The fire at Camino La Pólvora was worsened by another fire at Fundo Las Cenizas, which forced the authorities to request interregional support of firefighters. With strong winds and difficult access, the process of extinguishing the fire has proven challenging.

The Chilean Red Cross chapter started the "Todos con Valparaíso y su gente" (Everyone with Valparaíso and its people) campaign, to help victims of the wildfire. Other NGOs and institutions have also collaborated in relief efforts. Esval (the local water supply company) announced an outage of supply on 13 April at Achupallas, Reñaca Alto, Santa Julia, Villa Dulce Ampliación, Curauma, and Placilla de Peñuelas.

The wildfire re-activated in areas of Cerro Ramaditas, Rocuant, and Cuesta Colorada on 13 April, between 20:45 and 21:15 local time; the outbreaks of fire left 100 additional destroyed houses. Two fire engines collided as they were reaching the area, leaving two injured firefighters.

On 14 April (two days after the wildfire started), about twenty-one aircraft worked on the fire extinguishment. Local firefighters reported an outbreak of fire at Ramaditas and Mariposa hills; while the ONEMI reported on 14 April afternoon there was an active fire in Fundo Los Perales. The office also announced three (out of thirteen) people killed by the wildfire were identified. The government announced the grant of 500 million Chilean pesos (approx. one million US dollars) to the commune of Valparaíso, because of the emergency.

==International reaction==
Because the aircraft used by the Chilean government to combat the fire could not cover all the affected areas, international help was requested. Subsequently, the Argentine government announced they were sending Chile a White Helmet task force, firefighting planes and work teams. Foreign Minister Héctor Timerman gave his Chilean counterpart, Heraldo Muñoz, the "Argentine condolences and solidarity with the Chilean people."
Colombia, through its Ministry of Foreign Affairs, expressed its solidarity with the Chilean people as well as with the Chilean Government. In the same press release, Colombia gave its condolences to the families of the victims and offered support in order to "aid the sister nation of Chile to overcome the devastating effects of this terrible disaster". Colombia's consular team in Chile has also kept in touch with the Chilean authorities in order to bring prompt assistance to its nationals that might have been affected by the wildfire.

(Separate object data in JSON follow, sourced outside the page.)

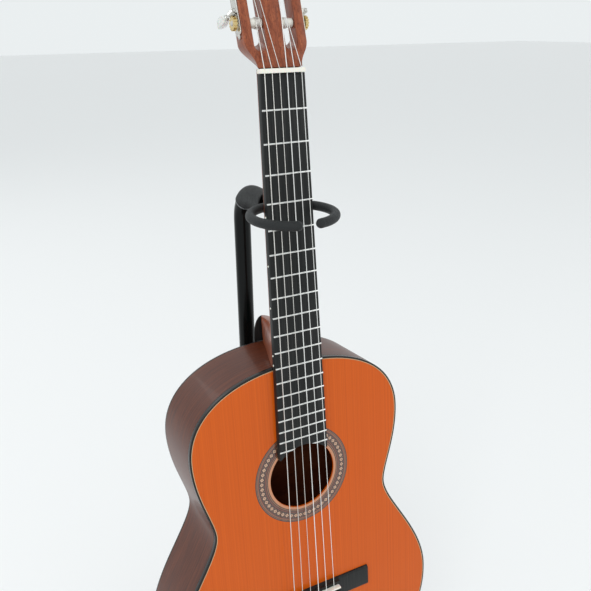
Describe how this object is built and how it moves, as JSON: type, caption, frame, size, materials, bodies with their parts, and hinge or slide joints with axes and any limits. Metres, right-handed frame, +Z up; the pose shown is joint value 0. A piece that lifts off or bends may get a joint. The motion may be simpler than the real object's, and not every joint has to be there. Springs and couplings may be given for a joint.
{
  "type": "guitar on stand",
  "caption": "Classical nylon-string guitar resting in a black tubular floor stand with folding legs, a padded cradle and a neck ring.",
  "frame": {"origin": "on the floor, below the middle of the whole", "axes": "+Z up, the guitar's front faces -Y, its treble side is towards +X"},
  "size_m": [0.4744, 0.5064, 1.1909],
  "materials": {
    "top_wood": "high-gloss amber lacquer over straight grain",
    "side_wood": "high-gloss dark red-brown lacquer",
    "neck_wood": "satin to gloss reddish-brown",
    "dark_wood": "nearly black, open-grained, oiled",
    "lining_wood": "bare pale wood inside the body",
    "black_binding": "gloss black",
    "white_bone": "polished white",
    "string_nylon": "clear and silver-wound nylon",
    "nickel_plate": "nickel plate",
    "white_roller": "white roller on a plated axle with a brass gear",
    "pearl_button": "pearly grey-white",
    "black_tube": "semi-gloss black paint on steel tube",
    "cast_black": "satin black casting",
    "black_foam": "matte charcoal foam rubber",
    "foot_rubber": "matte black rubber",
    "zinc_pin": "zinc-plated",
    "knob_plastic": "fine-grained black"
  },
  "bodies": {
    "stand": {"hub": "cast_black", "post_lower": "black_tube", "clamp_collar": "cast_black", "cradle_arm_left": "black_tube", "cradle_arm_right": "black_tube", "cradle_pad_left": "black_foam", "cradle_pad_right": "black_foam", "leg_pin_front_left": "zinc_pin", "leg_pin_front_right": "zinc_pin", "leg_pin_rear": "zinc_pin"},
    "upper_post": {"post_upper": "black_tube", "bend_sleeve": "black_foam", "ring_block": "cast_black"},
    "arm_left": {"ring_arm_left": "black_foam"},
    "arm_right": {"ring_arm_right": "black_foam"},
    "knob": {"clamp_knob": "knob_plastic"},
    "guitar": {"soundboard": "top_wood", "back": "side_wood", "rib_bass": "side_wood", "rib_treble": "side_wood", "binding_top": "black_binding", "lining_top": "lining_wood", "lining_back": "lining_wood", "neck_block": "lining_wood", "tail_block": "lining_wood", "brace_upper": "lining_wood", "brace_lower": "lining_wood", "neck": "neck_wood", "heel_cap": "dark_wood", "headstock": "neck_wood", "fingerboard": "dark_wood", "nut": "white_bone", "saddle": "white_bone", "bridge": "dark_wood", "tuner_plate_bass": "nickel_plate", "tuner_plate_treble": "nickel_plate", "string_1": "string_nylon", "string_2": "string_nylon", "string_3": "string_nylon", "string_4": "string_nylon", "string_5": "string_nylon", "string_6": "string_nylon"},
    "leg_front_left": {"leg_front_left": "black_tube", "foot_front_left": "foot_rubber"},
    "leg_front_right": {"leg_front_right": "black_tube", "foot_front_right": "foot_rubber"},
    "leg_rear": {"leg_rear": "black_tube", "foot_rear": "foot_rubber"},
    "button_1": {"tuner_button_1": "pearl_button"},
    "roller_1": {"roller_1": "white_roller"},
    "button_2": {"tuner_button_2": "pearl_button"},
    "roller_2": {"roller_2": "white_roller"},
    "button_3": {"tuner_button_3": "pearl_button"},
    "roller_3": {"roller_3": "white_roller"},
    "button_4": {"tuner_button_4": "pearl_button"},
    "roller_4": {"roller_4": "white_roller"},
    "button_5": {"tuner_button_5": "pearl_button"},
    "roller_5": {"roller_5": "white_roller"},
    "button_6": {"tuner_button_6": "pearl_button"},
    "roller_6": {"roller_6": "white_roller"}
  },
  "joints": [
    {"name": "post_height", "type": "slide", "parent": "stand", "child": "upper_post", "axis": [0, 0, 1], "range_m": [-0.05, 0]},
    {"name": "arm_left_swing", "type": "hinge", "parent": "upper_post", "child": "arm_left", "pos_m": [0, -0.1462, 0.86602], "axis": [0, 0, -1], "range_deg": [0, 25]},
    {"name": "arm_right_swing", "type": "hinge", "parent": "upper_post", "child": "arm_right", "pos_m": [0, -0.1462, 0.86602], "axis": [0, 0, 1], "range_deg": [0, 25]},
    {"name": "guitar_lift", "type": "slide", "parent": "stand", "child": "guitar", "axis": [0, 0.0924, 0.9957], "range_m": [0, 0.05]},
    {"name": "clamp_knob_turn", "type": "hinge", "parent": "stand", "child": "knob", "pos_m": [0, -0.0218, 0.563], "axis": [0, 1, 0], "continuous": true},
    {"name": "leg_front_left_fold", "type": "hinge", "parent": "stand", "child": "leg_front_left", "pos_m": [-0.02605, -0.07365, 0.172], "axis": [0.6428, -0.766, 0], "range_deg": [0, 52]},
    {"name": "leg_front_right_fold", "type": "hinge", "parent": "stand", "child": "leg_front_right", "pos_m": [0.02605, -0.07365, 0.172], "axis": [0.6428, 0.766, 0], "range_deg": [0, 52]},
    {"name": "leg_rear_fold", "type": "hinge", "parent": "stand", "child": "leg_rear", "pos_m": [0, -0.0178, 0.172], "axis": [-1, 0, 0], "range_deg": [0, 52]},
    {"name": "button_1_turn", "type": "hinge", "parent": "guitar", "child": "button_1", "pos_m": [0.04535, -0.13292, 1.06843], "axis": [0, 0.9438, -0.3305], "continuous": true},
    {"name": "roller_1_turn", "type": "hinge", "parent": "guitar", "child": "roller_1", "pos_m": [0.0223, -0.13656, 1.05805], "axis": [1, 0, 0], "continuous": true},
    {"name": "button_2_turn", "type": "hinge", "parent": "guitar", "child": "button_2", "pos_m": [0.04535, -0.12135, 1.10147], "axis": [0, 0.9438, -0.3305], "continuous": true},
    {"name": "roller_2_turn", "type": "hinge", "parent": "guitar", "child": "roller_2", "pos_m": [0.0223, -0.12499, 1.09109], "axis": [1, 0, 0], "continuous": true},
    {"name": "button_3_turn", "type": "hinge", "parent": "guitar", "child": "button_3", "pos_m": [0.04535, -0.10979, 1.1345], "axis": [0, 0.9438, -0.3305], "continuous": true},
    {"name": "roller_3_turn", "type": "hinge", "parent": "guitar", "child": "roller_3", "pos_m": [0.0223, -0.11342, 1.12412], "axis": [1, 0, 0], "continuous": true},
    {"name": "button_4_turn", "type": "hinge", "parent": "guitar", "child": "button_4", "pos_m": [-0.03675, -0.10979, 1.1345], "axis": [0, 0.9438, -0.3305], "continuous": true},
    {"name": "roller_4_turn", "type": "hinge", "parent": "guitar", "child": "roller_4", "pos_m": [-0.0137, -0.11342, 1.12412], "axis": [1, 0, 0], "continuous": true},
    {"name": "button_5_turn", "type": "hinge", "parent": "guitar", "child": "button_5", "pos_m": [-0.03675, -0.12135, 1.10147], "axis": [0, 0.9438, -0.3305], "continuous": true},
    {"name": "roller_5_turn", "type": "hinge", "parent": "guitar", "child": "roller_5", "pos_m": [-0.0137, -0.12499, 1.09109], "axis": [1, 0, 0], "continuous": true},
    {"name": "button_6_turn", "type": "hinge", "parent": "guitar", "child": "button_6", "pos_m": [-0.03675, -0.13292, 1.06843], "axis": [0, 0.9438, -0.3305], "continuous": true},
    {"name": "roller_6_turn", "type": "hinge", "parent": "guitar", "child": "roller_6", "pos_m": [-0.0137, -0.13656, 1.05805], "axis": [1, 0, 0], "continuous": true}
  ],
  "couplings": [
    {"joint": "roller_1_turn", "follows": "button_1_turn", "ratio": 0.071429},
    {"joint": "roller_2_turn", "follows": "button_2_turn", "ratio": 0.071429},
    {"joint": "roller_3_turn", "follows": "button_3_turn", "ratio": 0.071429},
    {"joint": "roller_4_turn", "follows": "button_4_turn", "ratio": 0.071429},
    {"joint": "roller_5_turn", "follows": "button_5_turn", "ratio": 0.071429},
    {"joint": "roller_6_turn", "follows": "button_6_turn", "ratio": 0.071429}
  ]
}
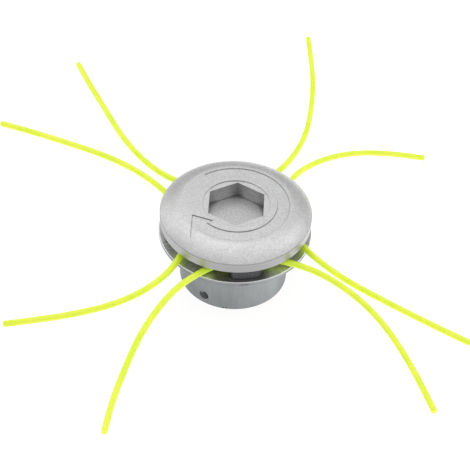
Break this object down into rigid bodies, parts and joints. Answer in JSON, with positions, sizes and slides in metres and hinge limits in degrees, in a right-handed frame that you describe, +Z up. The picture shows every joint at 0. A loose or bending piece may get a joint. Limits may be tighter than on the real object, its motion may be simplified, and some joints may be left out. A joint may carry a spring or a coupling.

The Spanish Prime Minister, Mariano Rajoy, expressed his grief for the loss of life, and gave his condolences to the victims' families; he also emphasized on the good relations between both countries, and said that "Their pain is ours. We, the Spanish people feel specially close to Chileans. With my feelings of greater consideration and esteem." Similarly, Mexican President Enrique Peña Nieto expressed his grief and offered "solidarity and support" to the Chilean people. The government of Panama expressed their "sadness" for the wildfire, and gave blankets for the victims.

Pope Francis sent greetings and his "feelings of solidarity" for the victims of the wildfire.